If your router predates 2019, upgrading to WiFi 6 hardware is the most impactful single change you can make for a smart home with many devices.
4. Move Devices to the 2.4GHz Band Intentionally
Most smart home devices — bulbs, plugs, sensors — only support 2.4GHz WiFi anyway. That’s fine: 2.4GHz has longer range, better wall penetration, and these devices need almost no bandwidth. Reserve your 5GHz and 6GHz bands for high-demand devices like laptops, phones, and streaming boxes where speed actually matters. Keep your IoT devices on 2.4GHz to avoid congesting the faster bands.
5. Upgrade to a Mesh WiFi System
If your smart home devices are spread across a large home, a single router may struggle to maintain stable connections to every device. Devices that drift between connection strength levels cause repeated reconnections that add overhead. A mesh system places multiple access points throughout your home, ensuring every device — from the security camera by the front door to the smart lock in the garage — maintains a strong, stable connection. See our guide to the best mesh WiFi systems for recommendations at every budget.

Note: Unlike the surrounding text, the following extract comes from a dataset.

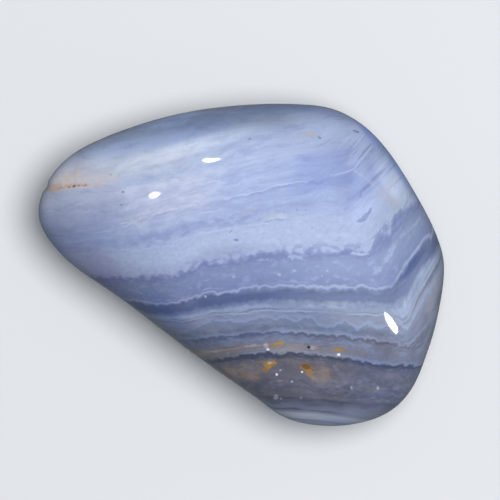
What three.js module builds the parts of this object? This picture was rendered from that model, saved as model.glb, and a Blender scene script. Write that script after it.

6. Audit and Remove Unnecessary Devices
Walk through your router’s device list and identify anything you no longer use. Old smart bulbs from a previous apartment, a decommissioned security camera, a smart plug you forgot about — each one still consumes a connection slot and sends periodic traffic. Remove them from your network and delete their apps. Fewer devices means less overhead.
The Bottom Line
Smart home devices don’t have to slow down your WiFi — but they will if your router isn’t equipped to handle them. The combination of creating a dedicated IoT network, enabling QoS, and upgrading to a WiFi 6 router will resolve the issue for most households. If your network still struggles after those steps, a mesh system is the logical next upgrade. Run a speed test before and after making changes to quantify exactly how much improvement you’ve achieved.